The case of action and action's predicament is altogether different. Here, the remedy against the irreversibility and unpredictability of the process started by acting does not arise out of another and possibly higher faculty, but is one of the potentialities of action itself. The possible redemption from the predicament of irreversibility -- of being unable to undo what one has done though one did not, and could not, have known what he was doing -- is the faculty of forgiving. The remedy for unpredictability, for the chaotic uncertainty of the future, is contained in the faculty to make and keep promises. The two faculties belong together in so far as one of them, forgiving, serves to undo the deeds of the past, whose "sins" hang like Damocles' sword over every new generation; and the other, binding oneself through promises, serves to set up in the ocean of uncertainty, which the future is by definition, islands of security without which not even continuity, let alone durability of any kind, would be possible in the relationships between men.

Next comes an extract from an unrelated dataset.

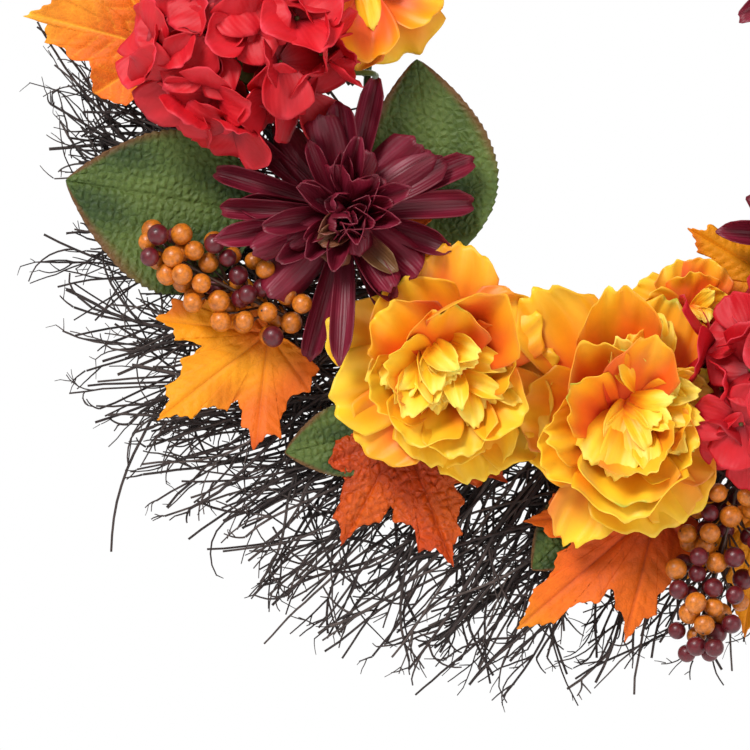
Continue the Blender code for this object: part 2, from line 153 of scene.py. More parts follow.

Without being forgiven, released from the consequences of what we have done, our capacity to act would, as it were, be confined to one single deed from which we could never recover; we would remain the victims of its consequences forever, not unlike the sorcerer's apprentice who lacked the magic formula to break the spell. Without being bound to the fulfillment of promises, we would never be able to keep our identities; we would be condemned to wander helplessly and without direction in the darkness of each man's lonely heart, caught in its contradictions and equivocations -- a darkness which only the light shed over the public realm through the presence of others, who confirm the identity between the one who promises and the one who fulfills, can dispel. Both faculties therefore, depend on plurality, on the presence and acting of others, for no one can forgive himself and no one can feel bound to a promise made only to himself; forgiving and promising enacted in solitude or isolation remain without reality and can signify no more than a role played before one's self.

-- As I said, this is an incredibly rich passage, and only some of its riches directly connect with the concerns of our course (although we will return to some of what we put in the background for now when we shift our attention in a couple of weeks from "green" design for sustainability to "p2p" design for network participation). For those who do go on to explore Arendt's philosophy more deeply for its own sake, I will say that this passage remains a useful touchstone. What is sometimes described as a "turn" from Arendt's early to her late thinking, a shift from the radicality to the banality of evil under totalitarianism is clearly anticipated in this comparatively early passage. In "Thinking and Moral Considerations" Arendt will go on to say that under conditions of totalitarian tyranny thinking itself can take on the character of acting, extending to thinking-otherwise itself the sort of redemptive force she assigns to other facets of the human condition in respect to their limits -- usually figured as a horror of interminable automatism -- in their own terms, so that thought-as-action might rescue humanity from the madness and isolation of totalitarian anti-politics quite as much as political action more generally is said by Arendt to rescue thought isolated and enthralled by interminable free-associational rationalism.